While the first two examples may exhibit behavior similar to a "segmentation fault", currently they do not appear to be due to segmentation faults since there is some initial output text returned that isn't from the prompt (e.g. is a rich t).

I do see a segmentation fault, however, when using a much longer prompt.

# Prompt = "tell me about the history of United States of America" * 1000
$ python phi3-qa.py -m /path/to/Phi-3-mini-128k-instruct-onnx/cpu_and_mobile/cpu-int4-rtn-block-32/ --max_length 16384
Prompt length = 12007

Output: Segmentation fault (core dumped)

This error is currently being investigated.

  1. when I set max_length = 65536 or higher, the script fails for all texts that I tested.

This is likely because you are running into out-of-memory errors with your hardware because the KV caches need to fit into memory.

  1. min_length = 2048 did not solve the issue.

Did you test with the same prompt or a different one? Can you share more information about your machine and environment setup?

@kunal-vaishnavi Sorry about my delayed reply.

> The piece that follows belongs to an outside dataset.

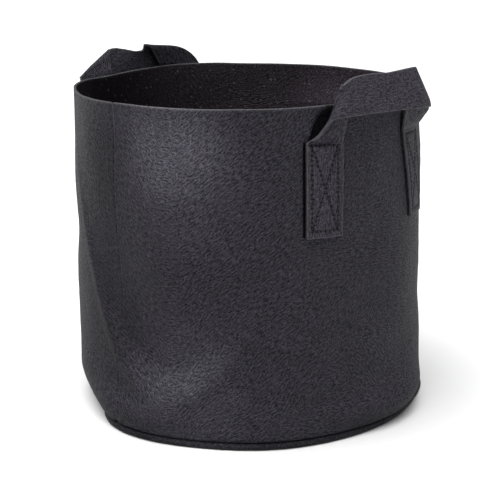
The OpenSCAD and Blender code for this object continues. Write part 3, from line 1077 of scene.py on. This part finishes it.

Example prompts: 1) the one you showed "tell me about..."*1000, 2) you can download a long-context summary dataset from hf: https://huggingface.co/datasets/MocktaiLEngineer/qmsum-processed and sample few longest ones.

"This is likely because you are running into out-of-memory errors with your hardware because the KV caches need to fit into memory." --> No, I used the same prompt "tell me about..."*100, then set max_length arg to 65536, and then I got the segmentation error.

I was using a CPU server (x86_64) with more than 300GB of memory. os = rocky Linux 8.6
onnxruntime=1.18.0, onnxruntime-genai=0.3.0rc1, onnx = 1.16.0

Thanks for looking into this issue!

This should get resolved with the new ort-genai release
Fix was merged into main here: microsoft/onnxruntime#20921. We will release 0.3.0 package this week where this issue should no longer be reproducible.
I'll close the issue now, but please feel free to share your feedback or comments.